-- SOURCE MATERIAL start --

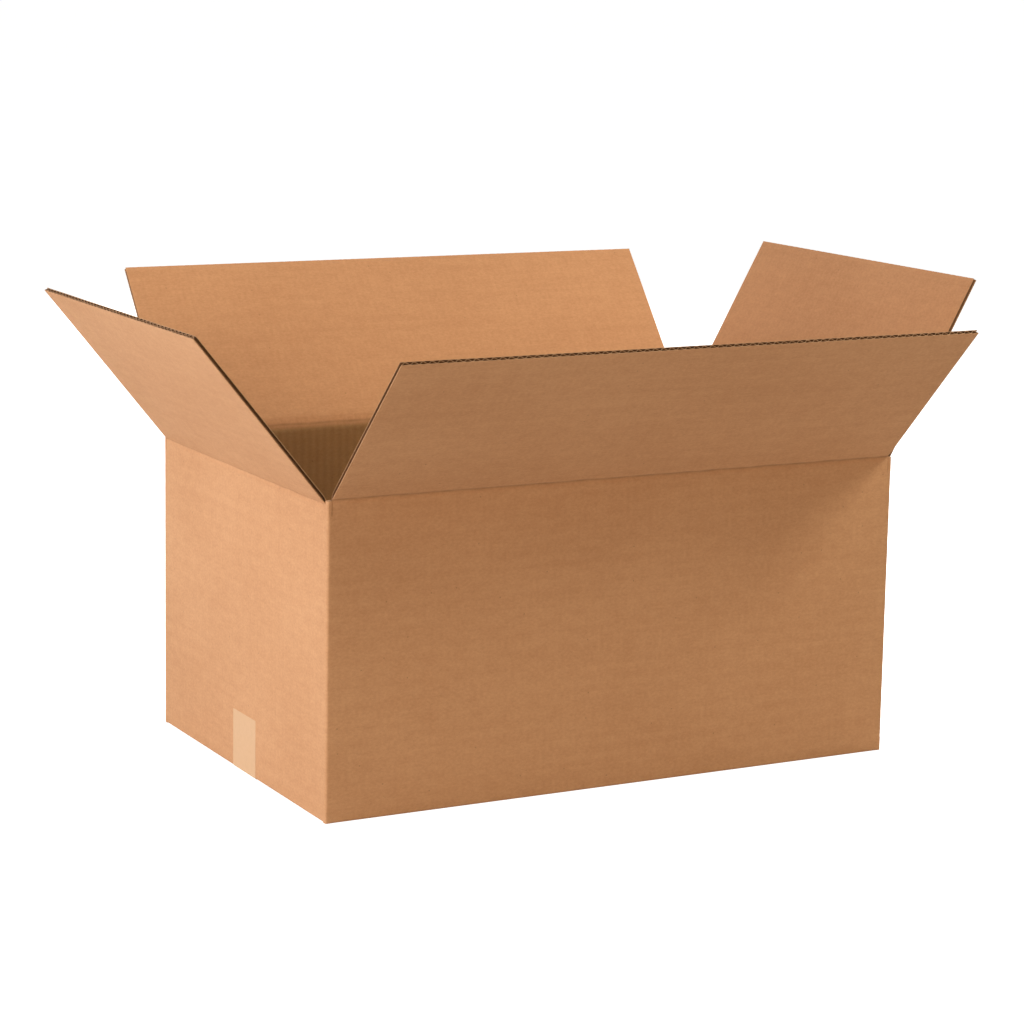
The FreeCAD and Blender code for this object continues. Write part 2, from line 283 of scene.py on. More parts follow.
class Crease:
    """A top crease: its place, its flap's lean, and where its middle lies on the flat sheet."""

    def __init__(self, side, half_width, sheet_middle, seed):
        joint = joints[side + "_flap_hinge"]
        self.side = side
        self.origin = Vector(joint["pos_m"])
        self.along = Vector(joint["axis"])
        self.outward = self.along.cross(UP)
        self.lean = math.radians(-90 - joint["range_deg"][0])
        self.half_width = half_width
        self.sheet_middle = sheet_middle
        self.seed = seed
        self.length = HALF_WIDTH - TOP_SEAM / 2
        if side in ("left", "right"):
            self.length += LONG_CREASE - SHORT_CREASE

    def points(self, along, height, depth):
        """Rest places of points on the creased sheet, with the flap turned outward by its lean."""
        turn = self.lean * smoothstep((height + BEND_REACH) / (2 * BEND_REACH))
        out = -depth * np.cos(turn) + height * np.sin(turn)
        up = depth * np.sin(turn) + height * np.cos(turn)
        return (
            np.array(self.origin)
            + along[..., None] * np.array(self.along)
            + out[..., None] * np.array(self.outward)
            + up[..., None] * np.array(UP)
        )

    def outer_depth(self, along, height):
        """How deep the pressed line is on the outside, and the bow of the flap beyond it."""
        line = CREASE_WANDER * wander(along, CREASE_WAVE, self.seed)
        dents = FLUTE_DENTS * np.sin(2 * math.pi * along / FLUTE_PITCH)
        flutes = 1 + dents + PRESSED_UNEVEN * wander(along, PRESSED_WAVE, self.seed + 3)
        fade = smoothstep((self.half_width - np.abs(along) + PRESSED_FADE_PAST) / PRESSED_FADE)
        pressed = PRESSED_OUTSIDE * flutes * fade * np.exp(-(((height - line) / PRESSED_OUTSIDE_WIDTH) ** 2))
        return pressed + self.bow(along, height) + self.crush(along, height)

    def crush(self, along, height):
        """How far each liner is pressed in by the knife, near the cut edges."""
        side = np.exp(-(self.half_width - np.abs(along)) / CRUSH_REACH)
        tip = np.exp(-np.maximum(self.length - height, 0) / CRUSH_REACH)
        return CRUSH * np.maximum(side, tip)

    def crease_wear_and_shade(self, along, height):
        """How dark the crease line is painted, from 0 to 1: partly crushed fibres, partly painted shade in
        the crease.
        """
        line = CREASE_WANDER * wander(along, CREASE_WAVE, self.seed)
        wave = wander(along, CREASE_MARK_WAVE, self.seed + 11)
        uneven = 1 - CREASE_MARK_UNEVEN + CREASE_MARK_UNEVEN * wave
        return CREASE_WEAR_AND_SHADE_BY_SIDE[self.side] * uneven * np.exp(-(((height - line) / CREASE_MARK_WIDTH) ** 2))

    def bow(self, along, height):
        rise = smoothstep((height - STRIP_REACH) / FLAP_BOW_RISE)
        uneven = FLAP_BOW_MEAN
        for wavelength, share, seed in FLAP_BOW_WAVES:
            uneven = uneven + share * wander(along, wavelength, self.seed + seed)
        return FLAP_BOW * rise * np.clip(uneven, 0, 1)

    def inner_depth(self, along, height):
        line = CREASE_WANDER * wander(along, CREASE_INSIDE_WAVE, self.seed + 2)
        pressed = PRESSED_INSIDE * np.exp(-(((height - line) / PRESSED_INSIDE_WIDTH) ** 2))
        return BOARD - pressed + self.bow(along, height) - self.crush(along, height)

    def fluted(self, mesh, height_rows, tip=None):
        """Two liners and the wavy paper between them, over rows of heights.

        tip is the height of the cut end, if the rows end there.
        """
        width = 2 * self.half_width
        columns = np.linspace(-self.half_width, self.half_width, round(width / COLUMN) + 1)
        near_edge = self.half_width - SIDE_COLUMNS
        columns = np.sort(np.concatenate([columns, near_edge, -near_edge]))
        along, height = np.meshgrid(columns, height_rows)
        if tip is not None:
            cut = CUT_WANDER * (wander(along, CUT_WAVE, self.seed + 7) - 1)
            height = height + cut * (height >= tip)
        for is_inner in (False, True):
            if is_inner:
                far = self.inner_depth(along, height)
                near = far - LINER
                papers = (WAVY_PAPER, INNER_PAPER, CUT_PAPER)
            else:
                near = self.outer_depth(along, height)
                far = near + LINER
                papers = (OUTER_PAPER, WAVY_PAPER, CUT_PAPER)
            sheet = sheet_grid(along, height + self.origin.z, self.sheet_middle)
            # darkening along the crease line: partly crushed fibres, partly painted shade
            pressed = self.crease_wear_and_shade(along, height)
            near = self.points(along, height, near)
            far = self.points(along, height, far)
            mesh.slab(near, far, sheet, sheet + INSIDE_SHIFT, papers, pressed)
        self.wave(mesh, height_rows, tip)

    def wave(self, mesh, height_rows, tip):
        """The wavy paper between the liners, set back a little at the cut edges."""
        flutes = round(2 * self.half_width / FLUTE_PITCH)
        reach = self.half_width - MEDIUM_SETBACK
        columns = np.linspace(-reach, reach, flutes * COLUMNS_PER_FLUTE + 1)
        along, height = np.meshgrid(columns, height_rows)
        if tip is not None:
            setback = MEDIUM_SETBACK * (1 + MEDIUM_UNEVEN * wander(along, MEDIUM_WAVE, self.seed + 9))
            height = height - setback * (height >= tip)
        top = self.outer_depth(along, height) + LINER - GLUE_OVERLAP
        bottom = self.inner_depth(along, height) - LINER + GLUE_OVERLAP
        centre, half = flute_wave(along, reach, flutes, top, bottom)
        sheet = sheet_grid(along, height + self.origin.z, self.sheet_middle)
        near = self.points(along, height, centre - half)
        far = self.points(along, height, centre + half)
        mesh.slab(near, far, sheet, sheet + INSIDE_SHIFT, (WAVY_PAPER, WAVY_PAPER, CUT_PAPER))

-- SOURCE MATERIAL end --

## WHAT TO PRODUCE
Everything from the first line of the material through the line containing "self.length += LONG_CREASE" is to be printed exactly; lines after that are to be left out.

## WORKED SOLUTION
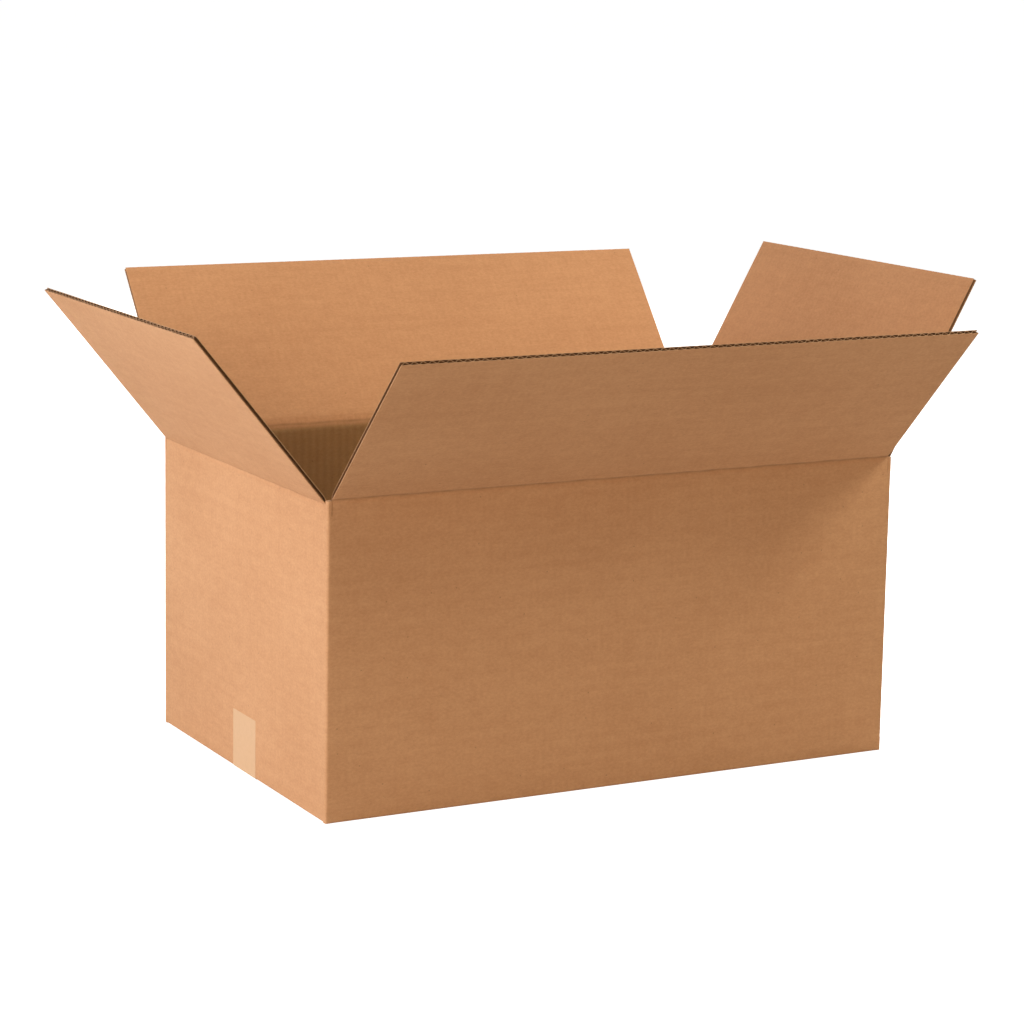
The FreeCAD and Blender code for this object continues. Write part 2, from line 283 of scene.py on. More parts follow.
class Crease:
    """A top crease: its place, its flap's lean, and where its middle lies on the flat sheet."""

    def __init__(self, side, half_width, sheet_middle, seed):
        joint = joints[side + "_flap_hinge"]
        self.side = side
        self.origin = Vector(joint["pos_m"])
        self.along = Vector(joint["axis"])
        self.outward = self.along.cross(UP)
        self.lean = math.radians(-90 - joint["range_deg"][0])
        self.half_width = half_width
        self.sheet_middle = sheet_middle
        self.seed = seed
        self.length = HALF_WIDTH - TOP_SEAM / 2
        if side in ("left", "right"):
            self.length += LONG_CREASE - SHORT_CREASE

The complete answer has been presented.